Millimeter wave photoresponse of low-dose radiation damaged silicon

This paper is about analyzing millimeter wave probe signal (150 GHz) differential absorption datasets to reveal some changed transmission and reflection properties of 500 µm p-doped Si wafers exposed to 1.2, 2.0, and 0.75 MeV gamma, proton, and chlorine ion beams (with doses in range 0.1 to 6 MGy). The decay portion of the respective pristine and irradiated sample RF responses were tri-exponentially fitted, and respective time constants evaluated as function of radiation dose. The peak RF voltages and their ratio with the transmitted DC voltages at each of the 532 nm laser radiation fluence points were plotted as function of laser radiation itself. Radiation dose is found to enhance the third time constant τ3 that decays very fast beyond 0.1 MGy.

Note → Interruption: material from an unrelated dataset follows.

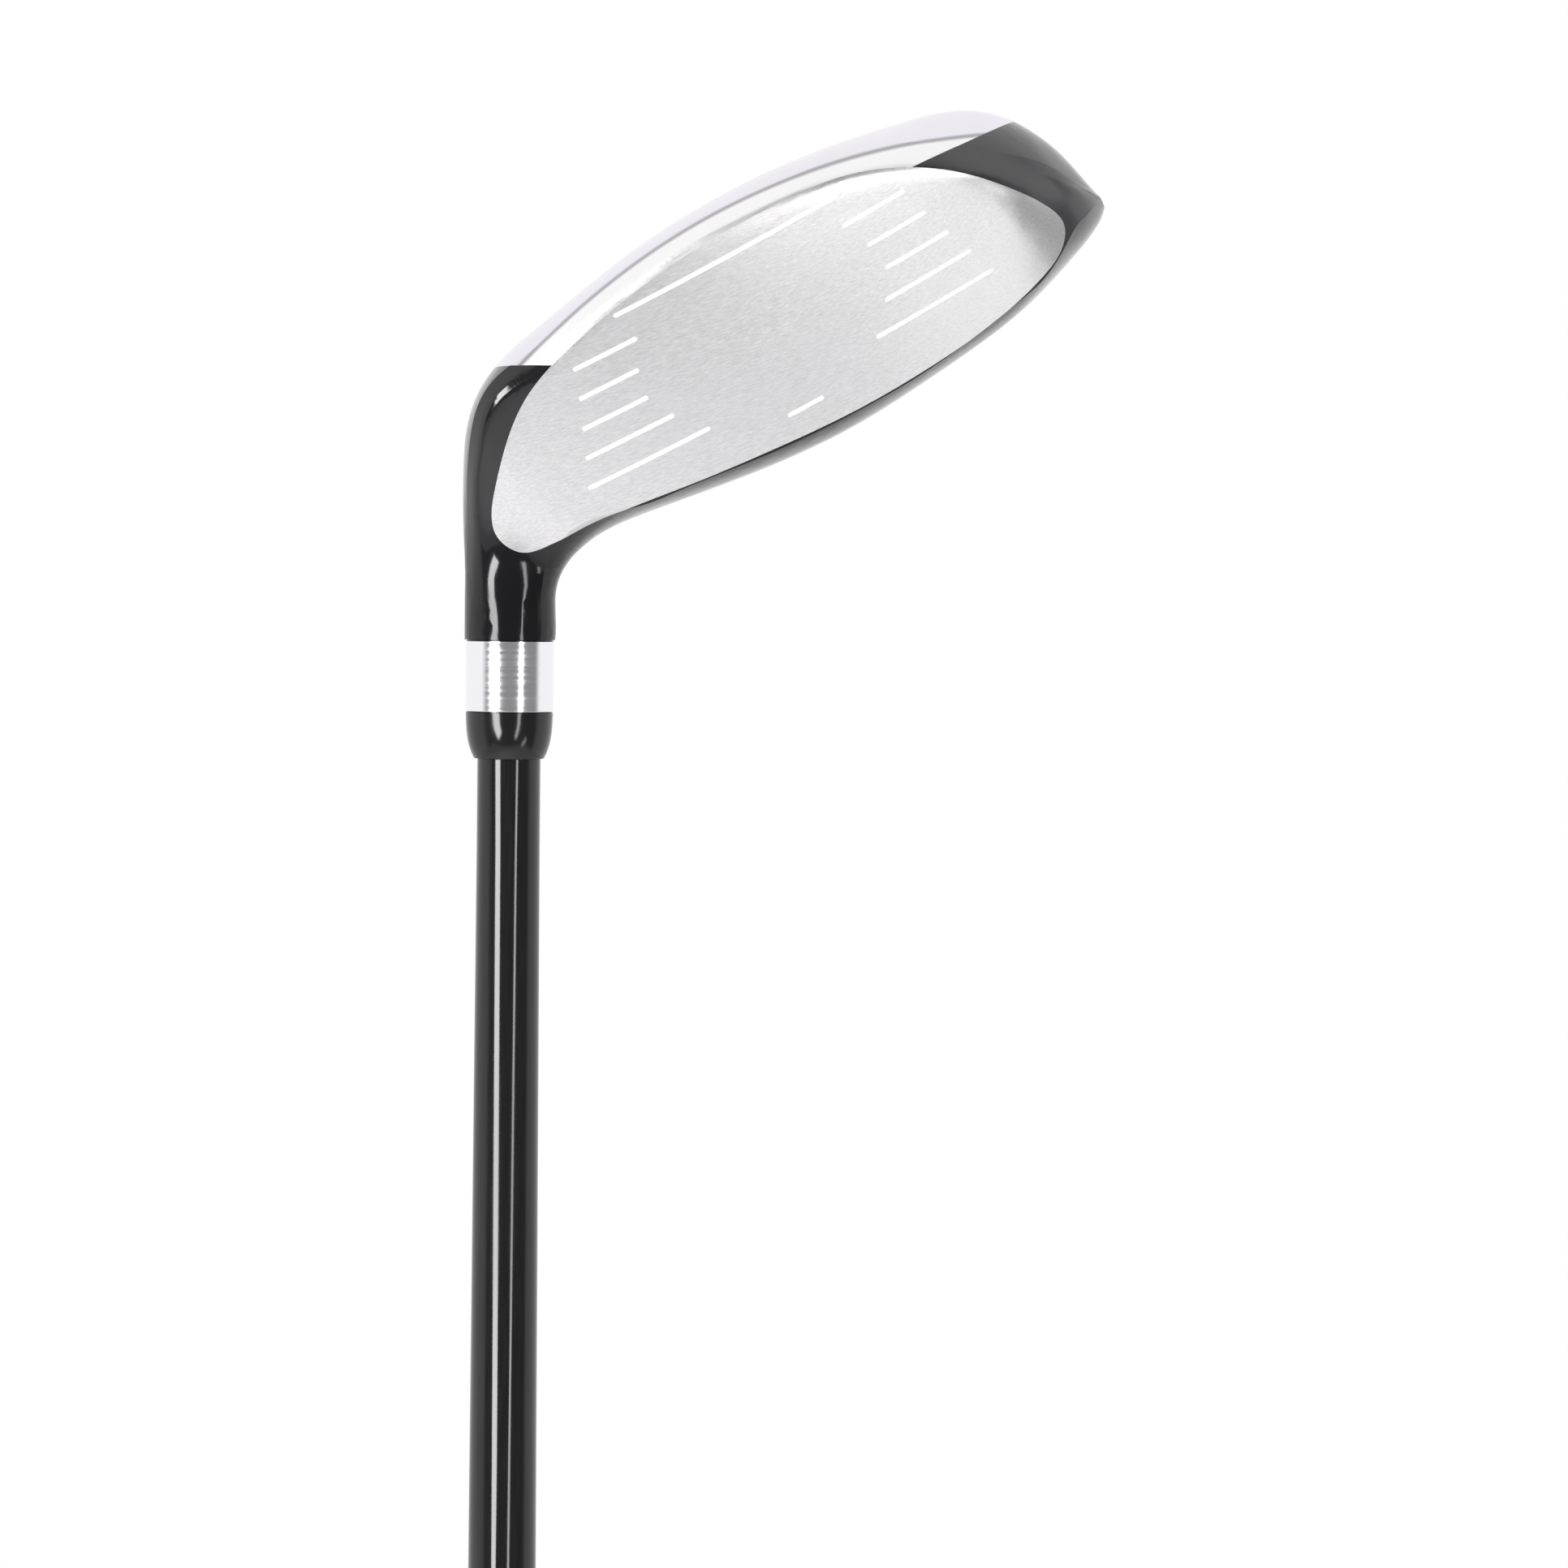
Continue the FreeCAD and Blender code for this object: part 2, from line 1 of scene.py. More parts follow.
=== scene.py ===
"""Looks of the hybrid golf club: materials, turned shaft and grip, studio and camera."""
import math

import bpy
from mathutils import Matrix, Vector

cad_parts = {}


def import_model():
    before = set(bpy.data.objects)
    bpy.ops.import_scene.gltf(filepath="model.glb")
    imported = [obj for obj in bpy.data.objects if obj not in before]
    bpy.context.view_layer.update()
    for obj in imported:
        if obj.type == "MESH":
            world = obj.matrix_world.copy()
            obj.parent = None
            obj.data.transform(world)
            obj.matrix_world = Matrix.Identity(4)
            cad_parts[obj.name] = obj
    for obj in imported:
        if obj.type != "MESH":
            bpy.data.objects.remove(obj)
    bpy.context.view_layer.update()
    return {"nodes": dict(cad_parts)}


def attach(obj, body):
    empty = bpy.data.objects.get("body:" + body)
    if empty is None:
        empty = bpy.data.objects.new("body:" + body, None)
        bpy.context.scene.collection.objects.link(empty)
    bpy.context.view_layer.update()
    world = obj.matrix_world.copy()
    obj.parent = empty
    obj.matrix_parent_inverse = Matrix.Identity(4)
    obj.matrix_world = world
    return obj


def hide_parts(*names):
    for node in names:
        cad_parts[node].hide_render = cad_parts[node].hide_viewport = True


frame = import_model()
nodes = frame["nodes"]

MM = 0.001

# ---- head frame (toe, back, sole) in the frame of the part, metres ------------
LIE = math.radians(61.0)
E_TOE = Vector((math.sin(LIE), 0, math.cos(LIE)))
E_SOLE = Vector((-math.cos(LIE), 0, math.sin(LIE)))
HEAD_ORIGIN = Vector((0, 0, 0.9816)) + E_TOE * 0.0473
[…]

Average τ for all irradiated samples correlates negatively with radiation dose (R = −0.83). 4-probe resistivity of 2 MeV H+ exposed samples increase ~10x and enhances the peak RF voltage to DC voltage ratio (ΔVT/Vdc). Chlorine (Cl2+) irradiated Si wafers show feeble ΔVT/Vdc compared to those exposed with γ or H+ beam. DC transmittances of all samples at 150 GHz lie in the range 0.46–0.64.